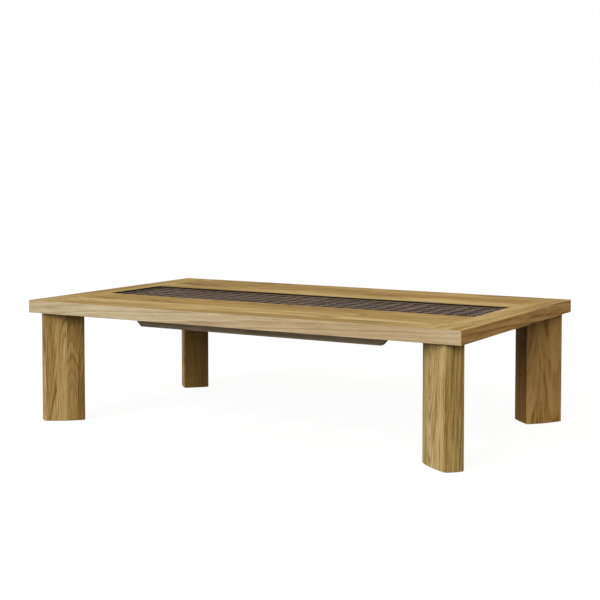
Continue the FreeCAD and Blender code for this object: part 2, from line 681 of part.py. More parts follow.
def make_apron(label, turned):
    """The front apron, or its twin at the back: its ends slant at half a right angle."""
    body = new_piece(label, turned)
    outline = new_sketch(body, "Outline", "XZ_Plane", at=("0", "0", APRON_INNER_Y))
    top_half = "(Sizes.apron_length / 2)"
    foot_half = "(%s / 2)" % APRON_FOOT_LENGTH
    draw_polygon(outline, [
        ("-" + foot_half, APRON_BOTTOM),
        (foot_half, APRON_BOTTOM),
        (top_half, UNDERSIDE),
        ("-" + top_half, UNDERSIDE),
    ])
    pad(body, outline, "Sizes.apron_thickness")
    low = value_of(APRON_BOTTOM)

    def along_foot(edge):
        ends = [vertex.Point for vertex in edge.Vertexes]
        return all(near(end.z, low) for end in ends) and near(ends[0].y, ends[1].y)

    soften(body, "Chamfer", "Sizes.apron_arris", along_foot)

    # Stepped bores for the screws, from the foot
    start = first_of_row(CROSS_RAIL_PITCH, CROSS_RAILS + 1)
    head = new_sketch(body, "HeadBore", at=("0", "0", APRON_BOTTOM))
    draw_circle(head, start, "-" + APRON_MID_Y, HEAD_BORE)
    head_cut = pocket(body, head, "Sizes.apron_counterbore", forward=True)
    shank = new_sketch(body, "ShankBore", at=("0", "0", APRON_BOTTOM))
    draw_circle(shank, start, "-" + APRON_MID_Y, SHANK_BORE)
    shank_cut = pocket(body, shank, "Sizes.apron_height + Sizes.overrun", forward=True)
    pattern(body, [head_cut, shank_cut], "X_Axis", CROSS_RAIL_PITCH, CROSS_RAILS + 1)

    # Blind bores for the dowels, from the inner face
    dowel = new_sketch(body, "DowelBores", "XZ_Plane", at=("0", "0", APRON_INNER_Y))
    draw_dowel_circles(dowel, "Sizes.dowel_diameter + 2 * Sizes.bore_gap")
    dowel_cut = pocket(body, dowel, "Sizes.dowel_in_apron + Sizes.fit_gap", forward=True)
    pattern(body, [dowel_cut], "X_Axis", CROSS_RAIL_PITCH, CROSS_RAILS)


def draw_dowel_circles(sketch, diameter, centre=None):
    """The two dowels at one end of a cross rail, by default of the leftmost one."""
    centre = centre or first_of_row(CROSS_RAIL_PITCH, CROSS_RAILS)
    for side in ("-", "+"):
        draw_circle(sketch, "%s %s Sizes.dowel_spacing / 2" % (centre, side), CROSS_RAIL_MID_Z, diameter)


def make_cross_rail(label, place):
    """A rail from apron to apron under the boards and the ledgers."""
    body = new_piece(label)
    body.setExpression("Placement.Base.x", "%d * %s" % (place, CROSS_RAIL_PITCH))
    outline = new_sketch(body, "Outline", at=("0", "0", CROSS_RAIL_BOTTOM))
    draw_centred_rectangle(outline, "(Sizes.cross_rail_width / 2)", APRON_INNER_Y)
    pad(body, outline, "Sizes.cross_rail_height")
    dowels = new_sketch(body, "DowelBores", "XZ_Plane", at=("0", "0", APRON_INNER_Y))
    draw_dowel_circles(dowels, "Sizes.dowel_diameter + 2 * Sizes.bore_gap", "0")
    dowel_cut = pocket(body, dowels, "Sizes.dowel_in_rail + Sizes.fit_gap")
    head = new_sketch(body, "HeadBore", at=("0", "0", CROSS_RAIL_BOTTOM))
    draw_circle(head, "0", "-Sizes.cross_rail_screw_offset", HEAD_BORE)
    head_cut = pocket(body, head, "Sizes.cross_rail_counterbore", forward=True)
    shank = new_sketch(body, "ShankBore", at=("0", "0", CROSS_RAIL_BOTTOM))
    draw_circle(shank, "0", "-Sizes.cross_rail_screw_offset", SHANK_BORE)
    shank_cut = pocket(body, shank, "Sizes.cross_rail_height + Sizes.overrun", forward=True)
    mirror(body, [dowel_cut, head_cut, shank_cut], "XZ_Plane")


def make_cross_rail_dowels():
    body = new_piece("cross_rail_dowels")
    section = new_sketch(body, "Section", "XZ_Plane",
                         at=("0", "0", "%s + Sizes.dowel_in_apron" % APRON_INNER_Y))
    draw_dowel_circles(section, "Sizes.dowel_diameter")
    pad(body, section, "Sizes.dowel_in_apron + Sizes.dowel_in_rail", backward=True)
    pattern(body, None, "X_Axis", CROSS_RAIL_PITCH, CROSS_RAILS)
    mirror(body, None, "XZ_Plane")


def make_upward_screws(label, y, seat, count):
    """A row of screws that stand upright under the top, heads down, and the same row at the back."""
    body = new_piece(label)
    start = first_of_row(CROSS_RAIL_PITCH, count)
    head = new_sketch(body, "Head", at=("0", "0", seat))
    draw_circle(head, start, "-" + y, "Sizes.screw_head_diameter")
    pad(body, head, "Sizes.screw_head_height", backward=True)
    shank = new_sketch(body, "Shank", at=("0", "0", seat))
    draw_circle(shank, start, "-" + y, "Sizes.screw_diameter")
    pad(body, shank, "%s + Sizes.screw_bite - %s" % (UNDERSIDE, seat))
    pattern(body, None, "X_Axis", CROSS_RAIL_PITCH, count)
    mirror(body, None, "XZ_Plane")


# Legs and what holds them

def place_at_corner(body, x_side, y_side, angle):
    body.Placement = FreeCAD.Placement(V(), FreeCAD.Rotation(UP, angle))
    body.setExpression("Placement.Base.x", "%d * %s" % (x_side, LEG_X))
    body.setExpression("Placement.Base.y", "%d * %s" % (y_side, LEG_Y))


def make_leg(label, x_side, y_side, angle):
    """A leg in its own frame, from its felt pad up to the underside of the top."""
    body = new_piece(label)
    place_at_corner(body, x_side, y_side, angle)
    section = new_sketch(body, "Section", at=("0", "0", "Sizes.foot_pad_thickness"))
    draw_leg_outline(section)
    pad(body, section, "%s - Sizes.foot_pad_thickness" % UNDERSIDE)

    def upright(edge):
        ends = [vertex.Point for vertex in edge.Vertexes]
        return near(ends[0].x, ends[1].x) and near(ends[0].y, ends[1].y)

    soften(body, "Fillet", "Sizes.leg_arris", upright)
    foot = value_of("Sizes.foot_pad_thickness")

    def round_the_foot(edge):
        return all(near(vertex.Point.z, foot) for vertex in edge.Vertexes)

    soften(body, "Chamfer", "Sizes.leg_foot_chamfer", round_the_foot)
    bores = new_sketch(body, "ScrewBores", at=("0", "0", UNDERSIDE))
    for x, y in LEG_SCREW_PLACES:
        draw_circle(bores, x, y, "Sizes.leg_screw_diameter + 2 * Sizes.bore_gap")
    pocket(body, bores, "Sizes.leg_screw_length + Sizes.bore_tip_gap")


def make_foot_pad(label, x_side, y_side, angle):
    body = new_piece(label)
    place_at_corner(body, x_side, y_side, angle)
    section = new_sketch(body, "Section")
    draw_leg_outline(section, "Sizes.foot_pad_margin")
    pad(body, section, "Sizes.foot_pad_thickness")


def make_leg_plate(label, x_side, y_side, angle):
    """The steel plate on a leg, with countersunk holes over the leg and clear holes in its tail."""
    body = new_piece(label)
    place_at_corner(body, x_side, y_side, angle)
    outline = new_sketch(body, "Outline", at=("0", "0", UNDERSIDE))
    draw_plate_outline(outline)
    pad(body, outline, "Sizes.plate_thickness")
    holes = new_sketch(body, "BoltHoles", at=("0", "0", PLATE_TOP))
    for x, y in BOLT_PLACES:
        draw_circle(holes, x, y, "Sizes.bolt_diameter + 2 * Sizes.bolt_hole_gap")
    for x, y in LEG_SCREW_PLACES:
        draw_circle(holes, x, y, "Sizes.leg_screw_diameter + 2 * Sizes.bore_gap")
    pocket(body, holes, "Sizes.plate_thickness")
    heads = new_sketch(body, "HeadSeats", at=("0", "0", PLATE_TOP))
    for x, y in LEG_SCREW_PLACES:
        draw_circle(heads, x, y, "Sizes.leg_screw_head_diameter + 2 * Sizes.bore_gap")
    pocket(body, heads, "Sizes.leg_screw_head_height")


def at_every_corner(body):
    """Mirror what stands at the front right corner to the other three."""
    mirror(body, None, "YZ_Plane")
    mirror(body, None, "XZ_Plane")


def make_leg_plate_screws():
    """The screws from each plate down into the end grain of its leg."""
    body = new_piece("leg_plate_screws")
    heads = front_right_sketch(body, "Heads", PLATE_TOP)
    shanks = front_right_sketch(body, "Shanks", PLATE_TOP)
    for x, y in LEG_SCREW_PLACES:
        draw_circle(heads, x, y, "Sizes.leg_screw_head_diameter")
        draw_circle(shanks, x, y, "Sizes.leg_screw_diameter")
    pad(body, heads, "Sizes.leg_screw_head_height", backward=True)
    pad(body, shanks, "Sizes.leg_screw_length + Sizes.plate_thickness", backward=True)
    at_every_corner(body)


def make_leg_bolts():
    """The bolts that hold the plates up, heads down, with a six-sided socket in each head."""
    body = new_piece("leg_bolts")
    seat = "(%s - Sizes.washer_thickness)" % UNDERSIDE
    heads = front_right_sketch(body, "Heads", seat)
    shanks = front_right_sketch(body, "Shanks", seat)
    sockets = front_right_sketch(body, "Sockets", seat + " - Sizes.bolt_head_height")
    for x, y in BOLT_PLACES:
        draw_circle(heads, x, y, "Sizes.bolt_head_diameter")
        draw_circle(shanks, x, y, "Sizes.bolt_diameter")
        draw_polygon(sockets, hexagon(x, y, "Sizes.bolt_socket_width"))
    pad(body, heads, "Sizes.bolt_head_height", backward=True)
    pad(body, shanks, "Sizes.bolt_length")
    pocket(body, sockets, "Sizes.bolt_socket_depth", forward=True)
    at_every_corner(body)


def hexagon(x, y, width):
    """The corners of a hexagon of a given width across its flats."""
    step = math.tau / HEX_SIDES
    reach_share = 1 / (2 * math.cos(step / 2))
    corners = []
    for number in range(HEX_SIDES):
        across_share = reach_share * math.cos(number * step)
        up_share = reach_share * math.sin(number * step)
        corners.append(("%s + %s * (%.9f)" % (x, width, across_share),
                        "%s + %s * (%.9f)" % (y, width, up_share)))
    return corners


def make_ring_set(label, height, thickness, outer, inner):
    """Washers or insert nuts: a ring round each bolt of every leg."""
    body = new_piece(label)
    rings = front_right_sketch(body, "Rings", height)
    for x, y in BOLT_PLACES:
        draw_circle(rings, x, y, outer)
        draw_circle(rings, x, y, inner)
    pad(body, rings, thickness)
    at_every_corner(body)


# Making every piece

make_long_board("front_board", turned=False)
make_long_board("back_board", turned=True)
make_end_board("right_end_board", turned=False)
make_end_board("left_end_board", turned=True)
make_long_lipping("front_lipping", turned=False)
make_long_lipping("back_lipping", turned=True)
make_end_lipping("right_lipping", turned=False)
make_end_lipping("left_lipping", turned=True)

make_long_ledger("front_ledger", turned=False)
make_long_ledger("back_ledger", turned=True)
make_end_ledger("right_ledger", turned=False)
make_end_ledger("left_ledger", turned=True)
make_ledger_screws()
make_inset_panel()

make_lattice_rail("lattice_front_rail", turned=False, long_side=True)
make_lattice_rail("lattice_back_rail", turned=True, long_side=True)
make_lattice_rail("lattice_right_rail", turned=False, long_side=False)
make_lattice_rail("lattice_left_rail", turned=True, long_side=False)
make_lattice_bars("lattice_long_bars", long_way=True)
make_lattice_bars("lattice_cross_bars", long_way=False)
make_glass_bumpers()
make_glass_panel()

make_apron("front_apron", turned=False)
make_apron("back_apron", turned=True)
for name, place in (("left_cross_rail", -1), ("middle_cross_rail", 0), ("right_cross_rail", 1)):
    make_cross_rail(name, place)
make_cross_rail_dowels()
make_upward_screws("apron_screws", APRON_MID_Y, "(%s + Sizes.apron_counterbore)" % APRON_BOTTOM,
                   CROSS_RAILS + 1)
make_upward_screws("cross_rail_screws", "Sizes.cross_rail_screw_offset",
                   "(%s + Sizes.cross_rail_counterbore)" % CROSS_RAIL_BOTTOM, CROSS_RAILS)

for corner, x_side, y_side, angle in CORNERS:
    make_tongue(corner + "_tongue", x_side, y_side)
    make_leg(corner + "_leg", x_side, y_side, angle)
    make_foot_pad(corner + "_foot_pad", x_side, y_side, angle)
    make_leg_plate(corner + "_leg_plate", x_side, y_side, angle)
make_leg_plate_screws()
make_leg_bolts()
make_ring_set("leg_bolt_washers", "%s - Sizes.washer_thickness" % UNDERSIDE, "Sizes.washer_thickness",
              "Sizes.washer_diameter", "Sizes.bolt_diameter + 2 * Sizes.bolt_hole_gap")
make_ring_set("leg_insert_nuts", RECESS_TOP, "Sizes.insert_length",
              "Sizes.insert_diameter", "Sizes.bolt_diameter + 2 * Sizes.bore_gap")

# Checking and writing

doc.recompute()
for item in doc.Objects:
    if "Invalid" in item.State or "Error" in item.State:
        raise RuntimeError("%s did not build: %s" % (item.Label, item.State))
os.makedirs("parts", exist_ok=True)
for piece in pieces:
    if piece.Shape.isNull() or not piece.Shape.isValid():
        raise RuntimeError("%s has no valid shape" % piece.Label)
for piece in pieces:
    piece.Shape.exportStep("parts/%s.step" % piece.Label)
print("%d pieces written" % len(pieces))
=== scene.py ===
"""Looks of the low table: oak boards and legs, a dark lattice under glass, a white studio.

Everything is in metres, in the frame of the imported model: the origin is on the floor under the
middle of the table, X runs along the table, Y from its front to its back, and Z up.
"""

import math
from collections import namedtuple

import bpy
from mathutils import Matrix, Vector


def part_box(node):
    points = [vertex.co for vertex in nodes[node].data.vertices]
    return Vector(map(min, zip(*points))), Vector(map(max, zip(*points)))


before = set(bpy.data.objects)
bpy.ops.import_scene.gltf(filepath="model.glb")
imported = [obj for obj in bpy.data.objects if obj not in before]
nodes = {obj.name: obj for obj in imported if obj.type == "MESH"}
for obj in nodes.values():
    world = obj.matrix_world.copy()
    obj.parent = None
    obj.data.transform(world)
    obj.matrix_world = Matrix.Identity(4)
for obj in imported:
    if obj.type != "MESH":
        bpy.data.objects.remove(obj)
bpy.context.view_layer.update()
scene = bpy.context.scene

# Directions, and the pairs of them that a board's grain and its width follow
ALONG = Vector((1, 0, 0))
BACKWARD = Vector((0, 1, 0))
UPWARD = Vector((0, 0, 1))
DIAGONAL = Vector((1, 1, 0)).normalized()
CROSS_DIAGONAL = Vector((1, -1, 0)).normalized()
LENGTHWISE = (ALONG, BACKWARD)
CROSSWISE = (BACKWARD, ALONG)

# Camera
FRAME_PIXELS = 600
FOCAL_PIXELS = 1335.48
SENSOR_WIDTH = 36.0
CAMERA_PLACE = Vector((1.9308, -3.3272, 0.7710))
CAMERA_HEADING = 2.09688
CAMERA_PITCH = 0.05532
FRAME_SHIFT_SHARE = -0.12
CLIP_NEAR = 0.05
CLIP_FAR = 200.0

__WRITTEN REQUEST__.
Reply with one number only, the count of lines above that hold the string "data".

__RESULT BELOW__.
5